Electron density mapping using maximum entropy method and room temperature magnetism in Cr3+ substituted SnS2

Abstract

Powder X-ray diffraction (XRD) data were used to analyze the electrical and local structure of dilute magnetic materials, namely SnS₂ substituted with 2.5%, 5%, and 7.5% chromium (Cr³⁺). These materials are magnetic semiconductors with applications in spintronics, half metals, and valleytronics. This study uses XRD data to investigate the electron density mapping and bonding behavior of 3D and 2D MEM (maximum entropy method). It also looks at interstitial charge buildup that occurs outside of the normal lattice. Adding Cr³⁺ to pure Tin disulfide (SnS₂) results in mild magnetic properties, with a maximum magnetization of (0.0077, 0.0174, and 0.0322) emu/g and a coercivity of (169.9, 166.2, and 110.3) Oe at 2.5%, 5%, and 7.5% Cr³⁺ concentrations, respectively. When using MEM electron density analysis, there is a substantial link between magnetic saturation and coercivity. SnS₂ substituted with 7.5% Cr³⁺ exhibits the lowest interstitial charge, leading to a higher magnetic field. The analysis of cation deficiencies using XRD data is utilized to investigate optical absorption and energy gap manipulation. According to photoluminescence (PL) emission studies, the presence of Cr³⁺ substitution has no direct effect on SnS₂ systems. Substitution of Cr³⁺ in SnS₂ increases the vacancy/interstitial charge, resulting in an indirect link with photoluminescence (PL) output.

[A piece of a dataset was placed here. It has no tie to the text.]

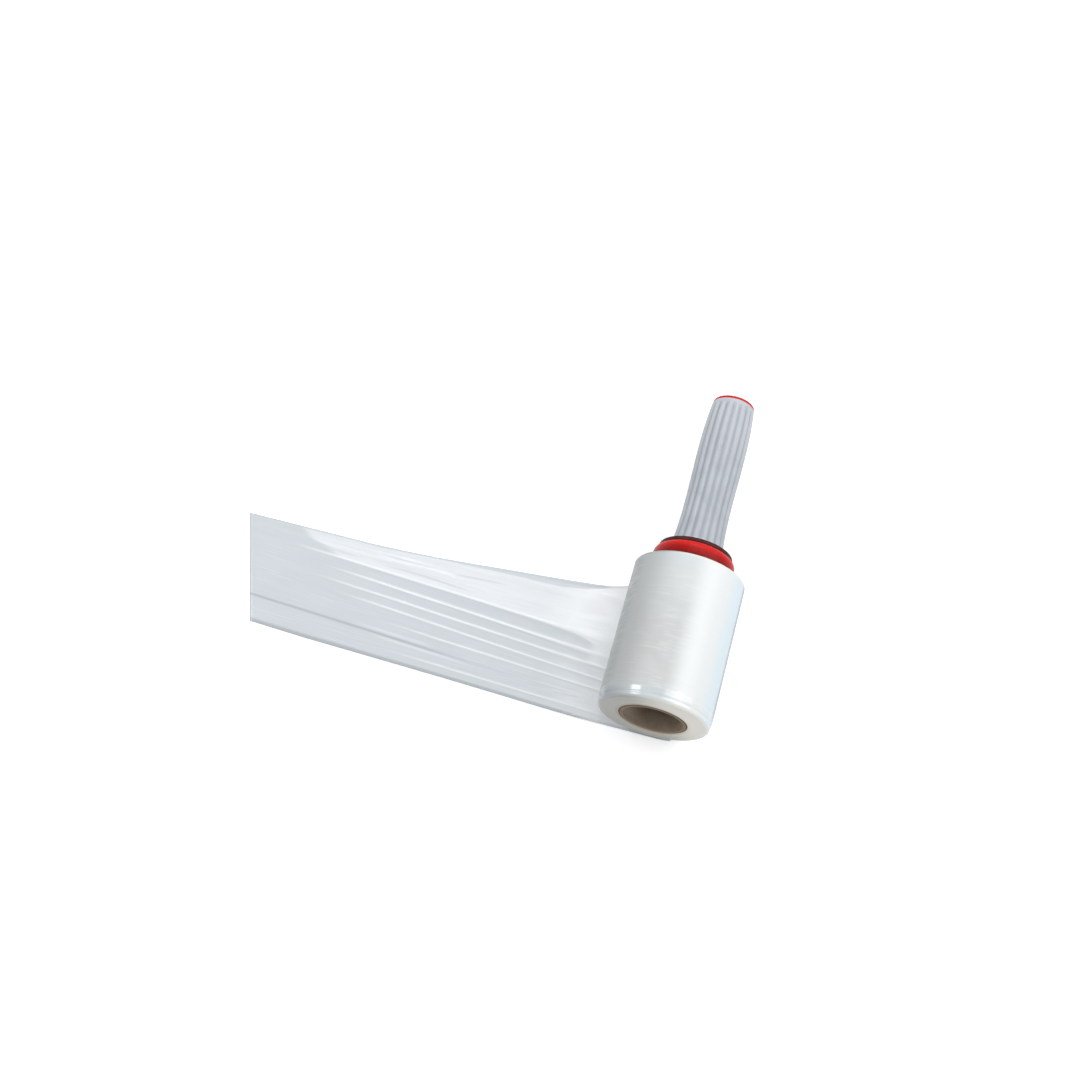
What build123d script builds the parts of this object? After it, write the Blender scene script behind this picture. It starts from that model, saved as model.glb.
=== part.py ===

Electron spin resonance (ESR) analysis reveals the presence of both interstitial and substitutional Cr³⁺ ions. SEM/HRTEM with SAED reveals the polycrystalline nature of the samples with grains. The study revealed a link between charge buildup at substitutional and interstitial sites, bonding type and strength, and physical properties such as magnetic and optical properties.